The series marks Abrams' latest foray into the James Bond-style international spy genre. As with "Alias," the action will take place all over the world, although production will mostly take place in Los Angeles. Boris Kodjoe ("Soul Food," "Madea's Family Reunion") and Gugu Mbatha-Raw ( "Doctor Who") star as Steven and Samantha, the Blooms, who abandoned their respective stints as top-notch spy operatives after their wedding to run a catering business. Shaw persuades the couple to resume their espionage careers while juggling their food enterprise. Ben Schwartz ("Parks and Recreation") plays nerdy field agent Hoyt.

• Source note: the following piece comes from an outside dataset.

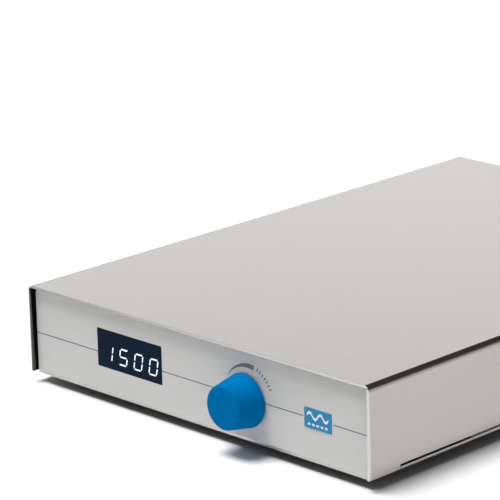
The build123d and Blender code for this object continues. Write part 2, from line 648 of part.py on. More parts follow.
def motor_screw_places():
    places = PolarLocations(MOTOR_SCREW_ARM, MOTOR_SCREW_COUNT, start_angle=MOTOR_SCREW_TURN)
    return [(MOTOR_X + p.position.X, MOTOR_Y + p.position.Y) for p in places]


def motor_housing():
    can = Cylinder(MOTOR_RADIUS, MOTOR_LENGTH)
    can = chamfer(can.edges().group_by(Axis.Z)[0], MOTOR_CHAMFER)
    can = Pos(MOTOR_X, MOTOR_Y, MOTOR_TOP - MOTOR_LENGTH / 2) * can
    for x, y in motor_screw_places():
        can -= upright(SCREW_RADIUS + SEAT_GAP, MOTOR_TOP - SCREW_REACH, MOTOR_TOP, x, y)
    return can - upright(MOTOR_SHAFT_RADIUS + RUN_GAP, MOTOR_TOP - MOTOR_SHAFT_SEAT - GAP,
                         MOTOR_TOP, MOTOR_X, MOTOR_Y)


def motor_shaft():
    return upright(MOTOR_SHAFT_RADIUS, MOTOR_TOP - MOTOR_SHAFT_SEAT, PULLEY_TOP,
                   MOTOR_X, MOTOR_Y)


def motor_pulley():
    low = UPPER_GROOVE - GROOVE_WIDTH / 2
    high = UPPER_GROOVE + GROOVE_WIDTH / 2
    pulley = upright(MOTOR_FLANGE_RADIUS, low - FLANGE_THICK + GAP, high + FLANGE_THICK)
    pulley -= upright(MOTOR_FLANGE_RADIUS, low, high) - upright(MOTOR_PULLEY_RADIUS, low, high)
    pulley -= upright(MOTOR_SHAFT_RADIUS + SEAT_GAP, low - FLANGE_THICK, high + FLANGE_THICK)
    return Pos(MOTOR_X, MOTOR_Y) * pulley


def drive_belt():
    x, y = COLUMN_X[0], ROW_Y[-1]
    return belt((MOTOR_X, MOTOR_Y, MOTOR_PULLEY_RADIUS), (x, y, PULLEY_RADIUS), UPPER_GROOVE)


def cross_belt():
    y = ROW_Y[0]
    ends = [(x, y, PULLEY_RADIUS) for x in (COLUMN_X[0], COLUMN_X[-1])]
    return belt(ends[0], ends[1], LOWER_GROOVE)


def column_belts():
    belts = []
    for x in COLUMN_X:
        for row in range(ROWS - 1):
            middle = UPPER_GROOVE if row % 2 == 0 else LOWER_GROOVE
            near = (x, ROW_Y[row], PULLEY_RADIUS)
            far = (x, ROW_Y[row + 1], PULLEY_RADIUS)
            belts.append(belt(near, far, middle))
    return Compound(belts)


# ---- Electronics ----
def digit_module():
    start = PANEL_BACK + WINDOW_LIP_THICK + GAP
    return block(WINDOW_X - DIGITS_WIDTH / 2, WINDOW_X + DIGITS_WIDTH / 2,
                 start, start + DIGITS_DEPTH,
                 WINDOW_Z - DIGITS_HEIGHT / 2, WINDOW_Z + DIGITS_HEIGHT / 2)


def display_board():
    half_width = DISPLAY_BOARD_WIDTH / 2
    half_height = DISPLAY_BOARD_HEIGHT / 2
    back = DISPLAY_BOARD_FACE + BOARD_THICK
    return block(WINDOW_X - half_width, WINDOW_X + half_width, DISPLAY_BOARD_FACE, back,
                 WINDOW_Z - half_height, WINDOW_Z + half_height)


def control_board():
    half = CONTROL_BOARD_WIDTH / 2
    return block(-half, half, CONTROL_FRONT, CONTROL_REAR, CONTROL_BOTTOM, CONTROL_TOP)


def board_standoffs():
    """Pillars from the front panel to the display board and from the tray to the control board."""
    x_arm = DISPLAY_BOARD_WIDTH / 2 - BOARD_POST_INSET
    z_arm = DISPLAY_BOARD_HEIGHT / 2 - BOARD_POST_INSET
    pillars = [
        lengthwise(BOARD_POST_RADIUS, PANEL_BACK, DISPLAY_BOARD_FACE,
                   WINDOW_X + side * x_arm, WINDOW_Z + level * z_arm)
        for side in (-1, 1)
        for level in (-1, 1)
    ]
    corner_x = CONTROL_BOARD_WIDTH / 2 - BOARD_POST_INSET
    ends = (CONTROL_FRONT + BOARD_POST_INSET, CONTROL_REAR - BOARD_POST_INSET)
    pillars += [
        upright(BOARD_POST_RADIUS, FLOOR, CONTROL_BOTTOM, side * corner_x, y)
        for side in (-1, 1)
        for y in ends
    ]
    return Compound(pillars)


def heat_sink():
    low = HEAT_SINK_X - HEAT_SINK_WIDTH / 2
    start = (CONTROL_FRONT + CONTROL_REAR - HEAT_SINK_DEPTH) / 2
    end = start + HEAT_SINK_DEPTH
    sink = block(low, low + HEAT_SINK_WIDTH, start, end, CONTROL_TOP,
                 CONTROL_TOP + HEAT_SINK_BASE)
    step = (HEAT_SINK_WIDTH - HEAT_SINK_FIN) / (HEAT_SINK_FINS - 1)
    for fin in range(HEAT_SINK_FINS):
        x = low + step * fin
        sink += block(x, x + HEAT_SINK_FIN, start, end, CONTROL_TOP,
                      CONTROL_TOP + HEAT_SINK_HEIGHT)
    return sink


def capacitors():
    y = (CONTROL_FRONT + CONTROL_REAR) / 2
    return Compound([
        upright(CAPACITOR_RADIUS, CONTROL_TOP, CONTROL_TOP + CAPACITOR_HEIGHT,
                CAPACITOR_X + CAPACITOR_PITCH * place, y)
        for place in range(CAPACITOR_COUNT)
    ])


def control_chip():
    y = (CONTROL_FRONT + CONTROL_REAR) / 2
    half = CHIP_WIDTH / 2
    return block(CHIP_X - half, CHIP_X + half, y - half, y + half,
                 CONTROL_TOP, CONTROL_TOP + CHIP_THICK)


def connectors():
    half = CONNECTOR_WIDTH / 2
    top = CONTROL_TOP + CONNECTOR_HEIGHT
    rear = CONTROL_REAR - GAP
    front = CONTROL_FRONT + GAP
    sockets = [
        block(x - half, x + half, rear - CONNECTOR_DEPTH, rear, CONTROL_TOP, top)
        for x in (MOTOR_X, INLET_X)
    ]
    sockets.append(block(WINDOW_X - half, WINDOW_X + half, front, front + CONNECTOR_DEPTH,
                         CONTROL_TOP, top))
    return Compound(sockets)


def display_ribbon():
    start = (DISPLAY_BOARD_FACE + BOARD_THICK, WINDOW_Z)
    corner = (CONTROL_FRONT + GAP + CONNECTOR_DEPTH / 2, WINDOW_Z)
    end = (corner[0], CONTROL_TOP + CONNECTOR_HEIGHT)
    return cable([start, corner, end], RIBBON_WIDTH, WINDOW_X)


def riser_to_board(start_points, x, width):
    """A cable under the drive plate, up behind the control board and into its connector."""
    run = FLOOR + CABLE_LIFT
    rise = (CONTROL_REAR + PLATE_FRONT) / 2
    entry = CONTROL_TOP + CONNECTOR_HEIGHT / 2
    points = start_points + [(rise, run), (rise, entry), (CONTROL_REAR - GAP, entry)]
    return cable(points, width, x)


def motor_ribbon():
    run = FLOOR + CABLE_LIFT
    return riser_to_board([(MOTOR_Y - MOTOR_RADIUS, run)], MOTOR_X, RIBBON_WIDTH)


def power_lead():
    start = REAR_FACE - INLET_LENGTH
    drop = (start + PLATE_REAR) / 2
    run = FLOOR + CABLE_LIFT
    return riser_to_board([(start, REAR_Z), (drop, REAR_Z), (drop, run)], INLET_X, LEAD_WIDTH)


# ---- Rear panel ----
def power_inlet():
    mouth = REAR_FACE + INLET_FLANGE_THICK
    jack = lengthwise(INLET_RADIUS, REAR_FACE - INLET_LENGTH, REAR_FACE, INLET_X, REAR_Z)
    jack += lengthwise(INLET_FLANGE_RADIUS, REAR_FACE, mouth, INLET_X, REAR_Z)
    floor = mouth - INLET_SOCKET_DEPTH
    jack -= lengthwise(INLET_SOCKET_RADIUS, floor, mouth, INLET_X, REAR_Z)
    return jack + lengthwise(INLET_PIN_RADIUS, floor, floor + INLET_PIN_LENGTH, INLET_X, REAR_Z)


def inlet_nut():
    hexagon = RegularPolygon(INLET_NUT_RADIUS, 6, major_radius=False)
    ring = hexagon - Circle(INLET_RADIUS + SEAT_GAP)
    return Pos(INLET_X, REAR_BACK, REAR_Z) * Rot(90, 0, 0) * extrude(ring, INLET_NUT_THICK)


def switch_frame():
    face = REAR_FACE + SWITCH_BEZEL_THICK
    frame = panel_plate(SWITCH_WIDTH, SWITCH_HEIGHT, SWITCH_CORNER, REAR_FACE - SWITCH_LENGTH,
                        REAR_FACE, SWITCH_X, REAR_Z)
    frame += panel_plate(SWITCH_WIDTH + 2 * SWITCH_BEZEL, SWITCH_HEIGHT + 2 * SWITCH_BEZEL,
                         SWITCH_BEZEL, REAR_FACE, face, SWITCH_X, REAR_Z)
    half_width = ROCKER_WIDTH / 2 + ROCKER_SIDE_GAP
    half_height = ROCKER_HEIGHT / 2 + GAP
    return frame - block(SWITCH_X - half_width, SWITCH_X + half_width, face - ROCKER_HOLLOW, face,
                         REAR_Z - half_height, REAR_Z + half_height)


def rocker():
    half = ROCKER_WIDTH / 2
    end_rise = ROCKER_PIVOT_DEPTH + ROCKER_END_RISE
    shoulder = ROCKER_PIVOT_DEPTH - ROCKER_END_RISE
    outline = Polygon(
        (-half, shoulder),
        (-ROCKER_KEEL_WIDTH / 2, -ROCKER_KEEL),
        (ROCKER_KEEL_WIDTH / 2, -ROCKER_KEEL),
        (half, shoulder),
        (half, end_rise),
        (0, end_rise - ROCKER_DIP),
        (-half, end_rise),
        align=None,
    )
    paddle = extrude(outline, ROCKER_HEIGHT / 2, both=True)
    pivot_y = REAR_FACE + SWITCH_BEZEL_THICK - ROCKER_PIVOT_DEPTH
    return Pos(SWITCH_X, pivot_y, REAR_Z) * Rot(0, 0, -ROCKER_TILT) * paddle


NODES = {
    "cover": cover,
    "base_tray": base_tray,
    "cover_brackets": cover_brackets,
    "cover_screws": cover_screws,
    "feet": feet,
    "foot_screws": foot_screws,
    "front_overlay": front_overlay,
    "display_window": display_window,
    "badge": badge,
    "knob": knob,
    "encoder_shaft": encoder_shaft,
    "encoder_wheel": encoder_wheel,
    "encoder_housing": encoder_housing,
    "encoder_nut": encoder_nut,
    "axle_posts": axle_posts,
    "post_clips": post_clips,
    "thrust_washers": thrust_washers,
    "drive_plate": drive_plate,
    "plate_standoffs": plate_standoffs,
    "drive_screws": drive_screws,
    "motor_bracket": motor_bracket,
    "motor_housing": motor_housing,
    "motor_shaft": motor_shaft,
    "motor_pulley": motor_pulley,
    "drive_belt": drive_belt,
    "cross_belt": cross_belt,
    "column_belts": column_belts,
    "digit_module": digit_module,
    "display_board": display_board,
    "control_board": control_board,
    "board_standoffs": board_standoffs,
    "heat_sink": heat_sink,
    "capacitors": capacitors,
    "control_chip": control_chip,
    "connectors": connectors,
    "display_ribbon": display_ribbon,
    "motor_ribbon": motor_ribbon,
    "power_lead": power_lead,
    "power_inlet": power_inlet,
    "inlet_nut": inlet_nut,
    "switch_frame": switch_frame,
    "rocker": rocker,
}

os.makedirs("parts", exist_ok=True)
for name, make in NODES.items():
    export_step(make(), f"parts/{name}.step")
for number, (x, y) in enumerate(POSITIONS, start=1):
    export_step(rotor_hub(x, y), f"parts/rotor_hub_{number}.step")
    export_step(rotor_magnets(x, y), f"parts/rotor_magnets_{number}.step")
    export_step(rotor_bushing(x, y), f"parts/rotor_bushing_{number}.step")
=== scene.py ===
import json
from math import cos, pi, radians, sin

import bmesh
import bpy
from mathutils import Matrix, Vector


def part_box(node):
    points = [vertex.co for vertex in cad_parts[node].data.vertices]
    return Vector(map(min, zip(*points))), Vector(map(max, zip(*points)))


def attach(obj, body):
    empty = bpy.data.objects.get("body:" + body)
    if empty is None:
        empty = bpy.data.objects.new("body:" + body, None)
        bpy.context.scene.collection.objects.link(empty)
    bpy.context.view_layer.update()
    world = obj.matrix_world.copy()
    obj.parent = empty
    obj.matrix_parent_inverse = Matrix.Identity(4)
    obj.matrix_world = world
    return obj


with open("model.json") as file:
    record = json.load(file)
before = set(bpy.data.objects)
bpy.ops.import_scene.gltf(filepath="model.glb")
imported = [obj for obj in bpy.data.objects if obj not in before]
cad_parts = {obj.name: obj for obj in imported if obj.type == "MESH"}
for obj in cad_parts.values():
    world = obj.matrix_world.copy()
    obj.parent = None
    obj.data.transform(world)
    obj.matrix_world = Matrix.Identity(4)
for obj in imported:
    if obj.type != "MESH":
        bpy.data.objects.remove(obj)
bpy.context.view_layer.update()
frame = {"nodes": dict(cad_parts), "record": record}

nodes = frame["nodes"]

# ---- Places and sizes from the frame, in metres ----
MM = 0.001
COVER_LOW, COVER_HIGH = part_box("cover")
TRAY_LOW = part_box("base_tray")[0]
FILM_LOW, FILM_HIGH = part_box("front_overlay")
WINDOW_LOW, WINDOW_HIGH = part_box("display_window")
KNOB_LOW, KNOB_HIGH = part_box("knob")
BADGE_LOW, BADGE_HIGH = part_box("badge")
SHAFT_LOW, SHAFT_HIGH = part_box("encoder_shaft")
FILM_FACE = FILM_LOW.y
KNOB_AXIS = ((SHAFT_LOW.x + SHAFT_HIGH.x) / 2, (KNOB_LOW.z + KNOB_HIGH.z) / 2)
KNOB_RADIUS = (KNOB_HIGH.x - KNOB_LOW.x) / 2
LINE_Z = (BADGE_LOW.z + BADGE_HIGH.z) / 2

SHEET = 1.2 * MM              # the cover's sheet
EDGE_RAKE = 1.3 * MM          # how far the cover's ends lean inwards at the bottom
WINDOW_LIP = 2.0 * MM         # the window's flange behind the panel
PRINT_THICK = 0.03 * MM       # printed ink
PRINT_SINK = 0.05 * MM        # ink's back face inside the piece that it is printed on
SKIN = 0.1 * MM               # depth of the painted near-black shade and rough finish that only one side of a sheet has
BEND = 2.9 * MM               # reach of the cover's bends
CUT_DEPTH = 0.25 * MM         # reach of the cut ends' painted highlight and shade and their rougher finish


# ---- Node helpers ----
NOISE_LOW, NOISE_HIGH = 0.3, 0.7      # nearly all of a noise node's values lie between these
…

But the anticipation about the Abrams brand has been almost overtaken by the buzz over Kodjoe and Mbutha-Raw, who are black. The casting has brought the show more scrutiny, since having two minority actors in lead roles in a drama is a rarity on primetime network television.
The race issue has brought an edgier perspective to the series, which is designed to be light, fun and, most important, uncomplicated. The approach is almost retro — you won't find any vanishing islands, flash-forwards or Rambaldi artifacts here. "This is a genre I love, and the idea was to do a show that was a lark, good comfort food," said Abrams. "It's sort of a response to the complexity and often hard-to-follow storylines of 'Lost' and 'Alias.' It's also a kind of throwback series in terms of tone and mythology."
Glamour is also a key element. With their runway model physiques and magazine-cover-ready glows, Kodjoe and Mbutha-Raw register as among the most photogenic couples on television. "Both of them are specimens of physical perfection," Abrams said. "But it would be unfair to say that's all they are. They are talented and engaging performers."
The hubbub over the stars indicates how NBC, CBS, ABC and Fox are still struggling with adding meaningful diversity to prime time, exactly 10 years after those networks pledged to increase multiculturalism in front of and behind the camera. Though network comedies have featured performers of color in leading roles, minorities are still largely shut out of lead or primary roles in dramas. That situation is particularly glaring at CBS and Fox this season, where none of the new shows on those networks' fall schedules have people of color in leading or major roles.
Kodjoe has been taken aback by questions he's received by some in the African American media who are less than pleased by the fact that Kodjoe and Mbatha-Raw are both from Europe (he is German-born, she is from Britain), suggesting that American blacks should be in the leads. "That's just pretty bizarre," Kodjoe said. "There are those that feel this is some kind of compromise. It just shows that you just aren't going to make everybody happy."
Making the spotlight on the series even hotter is NBC's embarrassment following extensive criticism by Rep. Maxine Waters (D-Los Angeles), who blasted NBC Universal chief Jeff Zucker earlier this year for what she called the lack of African Americans in front of and behind the camera at that network. The criticism was tied to NBC Universal's proposed merger with cable giant Comcast.